GRE > The GRE Test (an overview)

More Than A Formality
Your GRE score is more than a formality in the admissions process. No matter where you apply, your score can have great impact on the strength of your application. In fact, a high score can benefit you in several ways. Most importantly, it increases the likelihood of your getting into the graduate program of your choice. The GRE has been recently revised for the year 2011, therefore, this article will describe the revised version of the test.

In addition to an admission criterion, schools often use scores to determine eligibility for merit-based grants and fellowships, as well as teaching and research assistantships. Many programs establish cutoff points for GRE scores to limit the application pool, while others use GRE scores to directly determine how much financial support you receive.

Investing your time and effort in preparing for the GRE today can get you into grad school and increase your chances of getting financial assistance.

Taking The GRE
The Graduate Record Examination General Test, or GRE, is designed to test fundamental verbal, mathematical and logical skills that a student is expected to have assimilated in the course of his or her college education. The vast majority of graduate programs require that prospective students submit GRE scores in order to be considered for admission.

The GRE is administered in a computer format, paper-pencil format (in countries where computers may be unavailable) or a split-test format. The split-test has a computer section and a handwritten section. The handwritten section is the Analytical Writing portion of the test. For those who do not chose the split-test format, they are still required to complete the Analytical Writing portion on the computer and it is the first section administered.

The new computer version of the test allows you to mark and or skip particular questions so you can come back to them. Now you can go back in the test without losing any answers! You can also edit or change your answers to questions you have already done. The Quantitative Reasoning section even has an on-screen calculator for ease of computations. The 3 sections of the test follow:

Verbal Reasoning Section: 40 questions in 60 minutes (separated in 2 sections):

  • Text Completion
  • Sentence Equivalence
  • Reading Comprehension

Quantitative Reasoning Section: 40 questions in 70 minutes (separated in 2 sections):

  • Quantitative Comparison Questions
  • Multiple Choice Single Answer Questions
  • Multiple Choice Questions More Than 1 Answer
  • Data Entry

Analytical Section: 2 essary in 60 minutes:

  • 1 Issue Question
  • 1 Argument Question

In addition, the GRE includes one unscored experimental section no matter what format of the test is taken. This section is used by the test maker to try out questions for future use. It could be a Verbal, Quantitative or Analytical section. It will look exactly like a scored section of the same type, so don't spend time trying to figure out which section is experimental.

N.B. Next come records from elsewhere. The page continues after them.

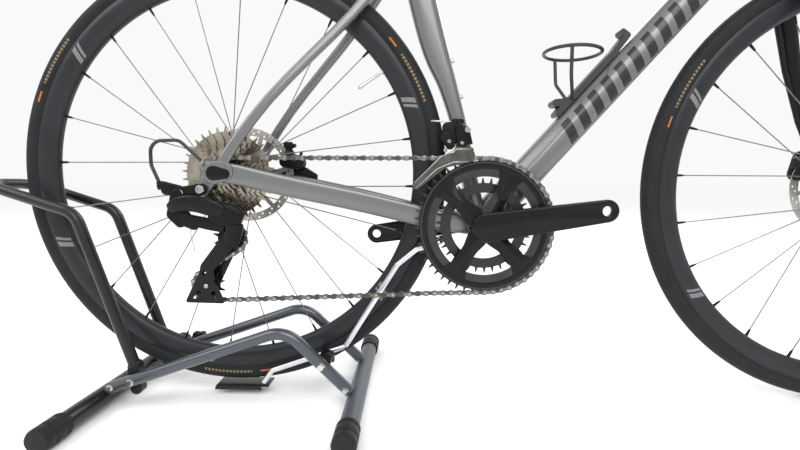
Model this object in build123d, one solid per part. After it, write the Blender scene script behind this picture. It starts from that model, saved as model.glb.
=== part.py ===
from build123d import *
from math import acos, asin, atan2, cos, degrees, hypot, pi, radians, sin, sqrt, tan
import os

os.makedirs("parts", exist_ok=True)

# Driving dimensions, mm. The bike is drawn about its rear axle (x forward, y left, z up),
# then pitched so that the front tyre stands on the floor while the stand holds the rear one up.
WHEELBASE = 984.0
TYRE_R = 339.0
TYRE_W = 28.0
REAR_AXLE_Z = 360.6
RIM_EDGE_R = 316.0
RIM_INNER_R = 286.0
RIM_W = 24.0
SPOKES = 24
SPOKE_R = 1.0
VALVE_ANGLE = 34.9
REAR_HUB_HALF = 70.7
FRONT_HUB_HALF = 49.7
ROTOR_R = 80.0
ROTOR_T = 1.8
ROTOR_Y_REAR = 55.5
ROTOR_Y_FRONT = 38.0
AXLE_R = 6.0
RUN = 0.05

BB_X = 395.0
BB_Z = -70.0
CRANK_LEN = 172.5
CRANK_ANGLE = 9.43
PEDAL_BORE_R = 7.1
SPINDLE_R = 12.0
OUTER_TEETH = 50
INNER_TEETH = 34
RING_Y = -45.0
INNER_RING_Y = -37.4
COGS = [11, 12, 13, 14, 15, 17, 19, 21, 24, 27, 30, 34]
COG_STEP = 3.58
COG_Y = -65.4
COG_T = 1.5
PULLEY_TEETH = 11
GUIDE_X = 18.0
GUIDE_Z = -95.0
CAGE_LEN = 80.0
PITCH = 12.7
ROLLER_R = 3.8
PLATE_T = 0.7
INNER_GAP = 2.1

HEAD_ANGLE = 73.0
HEAD_LOW = (832.0, 345.0)
HEAD_LEN = 149.5
STEERER_R = 14.3
BAR_CLAMP = (878.0, 530.0)
BAR_HALF = 210.0
BAR_R = 12.0
BAR_REACH = 75.0
BAR_DROP = 125.0
TAPE_R = 15.6
SEAT_ANGLE = 74.1
SEAT_TOP = (257.0, 411.0)
POST_R = 13.6
SADDLE_TOP = 632.0

STAND_TUBE_R = 9.0
CROSS_R = 14.0
CROSS_HALF = 188.0
CAP_R = 17.0
CAP_LEN = 46.0
CROSS_Z = 16.4
FRONT_CROSS_X = 200.0
REAR_CROSS_X = -195.0
SIDE_Y = 65.0
HOOP_Y = 46.5
HOOP_R = 8.5
HOOP_PIVOT = (-144.0, 43.5)
HOOP_BACK = 379.5
WIRE_R = 4.25
WIRE_Y = 22.0

PITCH_ANGLE = degrees(asin((REAR_AXLE_Z - TYRE_R) / WHEELBASE))
FRONT_REACH = WHEELBASE * cos(radians(PITCH_ANGLE)) + TYRE_R
AXLE_X = -(FRONT_REACH - HOOP_BACK) / 2
BIKE = Pos(AXLE_X, 0, REAR_AXLE_Z) * Rot(0, PITCH_ANGLE, 0)
STAND = Pos(AXLE_X, 0, 0)


def write(node, place, *shapes):
    solids = [solid for shape in shapes for solid in (place * shape).solids()]
    whole = solids[0] if len(solids) == 1 else Compound(children=solids)
    export_step(whole, "parts/" + node + ".step")


def side(y):
    """A plane at y whose sketch x, y are the frame's x, z; extruding goes towards -y."""
    return Plane(origin=(0, y, 0), x_dir=(1, 0, 0), z_dir=(0, -1, 0))


def slab(sketch, low, high):
    return extrude(side(high) * sketch, amount=high - low)


def disc(x, z, r, low, high):
    return slab(Pos(x, z) * Circle(r), low, high)


def spun(points):
    """A closed profile of (radius, y) points turned about the y axis through the origin."""
    return revolve(make_face(Polyline(*points, close=True)), Axis.Y)


def rod(points, r, bend=None, inner=None):
    path = FilletPolyline(*points, radius=bend) if bend else Polyline(*points)
    section = Circle(r) - Circle(inner) if inner else Circle(r)
    return sweep(Plane(origin=path @ 0, z_dir=path % 0) * section, path=path)


def bar(a, b, r, end_r=None):
    """A straight round rod from a to b, tapering to end_r."""
    way = Vector(*b) - Vector(*a)
    plane = Plane(origin=a, z_dir=way)
    if end_r is None:
        return extrude(plane * Circle(r), amount=way.length)
    return loft([plane * Circle(r), Plane(origin=b, z_dir=way) * Circle(end_r)])


def box(x0, x1, y0, y1, z0, z1):
    size = Box(x1 - x0, y1 - y0, z1 - z0)
    return Pos((x0 + x1) / 2, (y0 + y1) / 2, (z0 + z1) / 2) * size


def mirrored(shape):
    return shape.mirror(Plane.XZ)


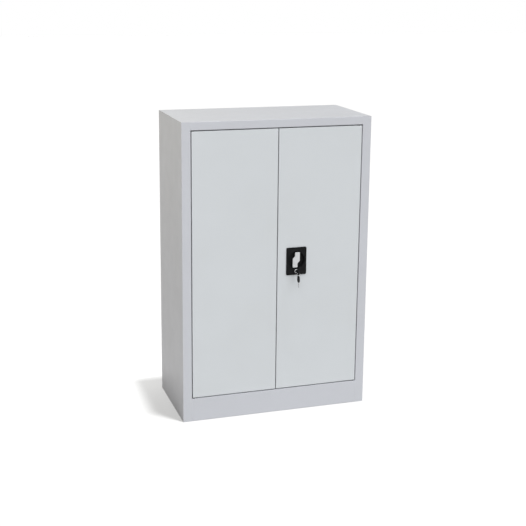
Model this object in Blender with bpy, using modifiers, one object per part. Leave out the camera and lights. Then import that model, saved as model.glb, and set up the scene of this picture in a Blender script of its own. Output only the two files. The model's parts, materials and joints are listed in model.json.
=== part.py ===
"""Two-door metal storage cabinet with a three-point rod lock, adjustable shelves and a folded sheet carcass.

Metres, +Z up, doors towards -Y. The origin is under the middle of the whole object, on the floor.
"""

import math

import bmesh
import bpy
from mathutils import Vector

# Carcass
WIDTH = 0.900
DEPTH = 0.450
HEIGHT = 1.400
SHEET = 0.0008
FOLD_INSIDE = 0.0008
STILE_FACE = 0.042
STILE_RETURN = 0.025
STILE_LIP = 0.012
HEADER_FACE = 0.037
PLINTH_FACE = 0.1105
STOP_LIP = 0.008
HINGE_NOTCH = 0.025
REAR_LIP = 0.015
FLOOR_FLANGE = 0.015
TRAY_EDGE = 0.020

# Clearances
FIT = 0.0003
OVERRUN = 0.004
DOOR_GAP = 0.004
DOOR_END_GAP = 0.005
WELD = 0.00001
SHARP_ANGLE = math.radians(35.0)
EDGE_ANGLE = math.radians(60.0)

# Doors
DOOR_DEPTH = 0.020
DOOR_LIP = 0.020
DOOR_EDGE_BEVEL = 0.0012
HINGE_INSET = 0.006
HINGE_SETBACK = 0.006
STIFFENER_WIDTH = 0.060
STIFFENER_FOOT = 0.012
STIFFENER_SHEET = 0.001
STIFFENER_END_GAP = 0.030

# Pivot pins and bushes
PIN_RADIUS = 0.003
PIN_LENGTH = 0.014
PIN_HEAD_RADIUS = 0.004
PIN_HEAD = 0.0015
PIN_CHAMFER = 0.0005
BUSH_WALL = 0.001
BUSH_LENGTH = 0.009
BUSH_FLANGE_RADIUS = 0.0052

# Slotted uprights
UPRIGHT_SHEET = 0.0012
UPRIGHT_DEPTH = 0.012
UPRIGHT_WEB = 0.026
UPRIGHT_FOOT = 0.008
UPRIGHT_SETBACK = 0.040
SLOT_PITCH = 0.050
SLOT_WIDTH = 0.012
SLOT_HEIGHT = 0.003
SLOT_END_MARGIN = 0.030

# Shelves and their clips
SHELF_ROWS = (6, 12, 18)
SHELF_SHEET = 0.0009
SHELF_EDGE = 0.025
SHELF_LIP = 0.012
CLIP_SHEET = 0.0015
CLIP_WIDTH = 0.010
CLIP_LEDGE = 0.011
CLIP_DROP = 0.014
CLIP_HOOK = 0.005
CLIP_FOLD_INSIDE = 0.0005

# Lock plate with its round recess
LOCK_FROM_EDGE = 0.0906
PLATE_WIDTH = 0.098
PLATE_HEIGHT = 0.131
PLATE_PROUD = 0.0037
PLATE_CORNER = 0.006
PLATE_EDGE = 0.0008
RECESS_RADIUS = 0.040
RECESS_WALL = 0.0015
RECESS_DEPTH = 0.0145
RECESS_RISE = 0.005

# Turning handle
HANDLE_LENGTH = 0.072
HANDLE_WIDTH = 0.0235
HANDLE_OFFSET = 0.011
HANDLE_WAIST = 0.011
HANDLE_STEP = 0.011
HANDLE_THICKNESS = 0.005
HANDLE_CORNER = 0.0025
HANDLE_EDGE = 0.0008
HANDLE_SINK = 0.0005
HUB_RADIUS = 0.010
HUB_SOCKET = 0.006

# Drive behind the lock plate
SPINDLE_SIDE = 0.007
SPINDLE_TAIL = 0.0004
CASE_WIDTH = 0.104
CASE_ABOVE = 0.062
CASE_BELOW = 0.070
CASE_SHEET = 0.0015
CRANK_RADIUS = 0.013
CRANK_PLATE = 0.0025
CRANK_HALF_WIDTH = 0.007
CRANK_PIN_RADIUS = 0.0025
CRANK_PIN_TIP = 0.001

# Locking rods
ROD_WIDTH = 0.012
ROD_THICKNESS = 0.003
ROD_STANDOFF = 0.0016
ROD_HEAD_WIDTH = 0.020
ROD_HEAD_HALF = 0.008
ROD_TIP_CLEAR = 0.002
ROD_CORNER = 0.0015
YOKE_SLACK = 0.0005
GUIDE_SHEET = 0.0012
GUIDE_HEIGHT = 0.008
GUIDE_FOOT = 0.008
GUIDE_PLAY = 0.0004
GUIDE_END_GAP = 0.004

# Cylinder lock
CYLINDER_DROP = 0.053
CYLINDER_RADIUS = 0.008
CYLINDER_FLANGE_RADIUS = 0.009
CYLINDER_FLANGE = 0.0018
CYLINDER_TAIL = 0.0026
NUT_ACROSS_FLATS = 0.022
NUT_THICKNESS = 0.002
PLUG_RADIUS = 0.006
PLUG_PROUD = 0.0004
PLUG_STUB_RADIUS = 0.0028
TONGUE_HUB_RADIUS = 0.0052
TONGUE_REACH = 0.0088
TONGUE_WIDTH = 0.006
TONGUE_THICKNESS = 0.0025
LUG_INNER = 0.006
LUG_ABOVE = 0.007
LUG_HEIGHT = 0.0042
LUG_WIDTH = 0.006

# Keys and ring
BLADE_THICKNESS = 0.002
BLADE_HEIGHT = 0.008
BLADE_IN_LOCK = 0.020
BLADE_SHOWN = 0.007
BLADE_IN_HEAD = 0.006
BITTING_SHARES = (0.18, 0.34, 0.12, 0.28, 0.20)
KEY_HEAD_LENGTH = 0.030
KEY_HEAD_WIDTH = 0.024
KEY_HEAD_THICKNESS = 0.0045
KEY_HEAD_CORNER = 0.009
KEY_HEAD_EDGE = 0.0008
KEY_HOLE_RADIUS = 0.0025
KEY_HOLE_INSET = 0.0065
RING_RADIUS = 0.00935
RING_WIRE = 0.00065

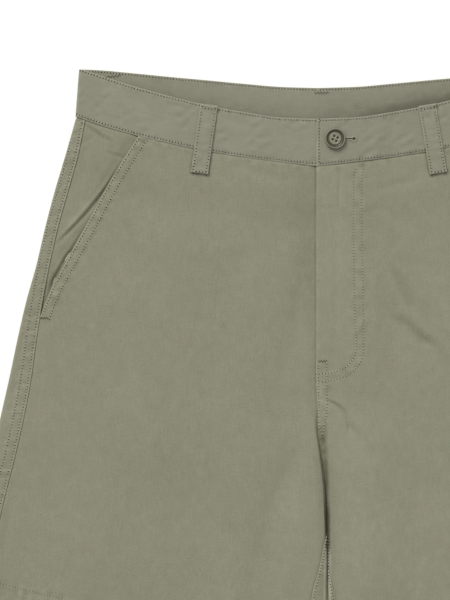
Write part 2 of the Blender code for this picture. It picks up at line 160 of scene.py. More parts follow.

There are important changes that have been made to the scoring of the GRE. The GRE score report will contain three scaled scores, one each for each of the scored sections. The Verbal and Quantitative sections have a score reported according to a 130-170 scale (given in 1 point increments). The Analytical Writing Score is reported on a scale of 0-6 in half-point increments. You can find out more specifics about these scores in each individual section.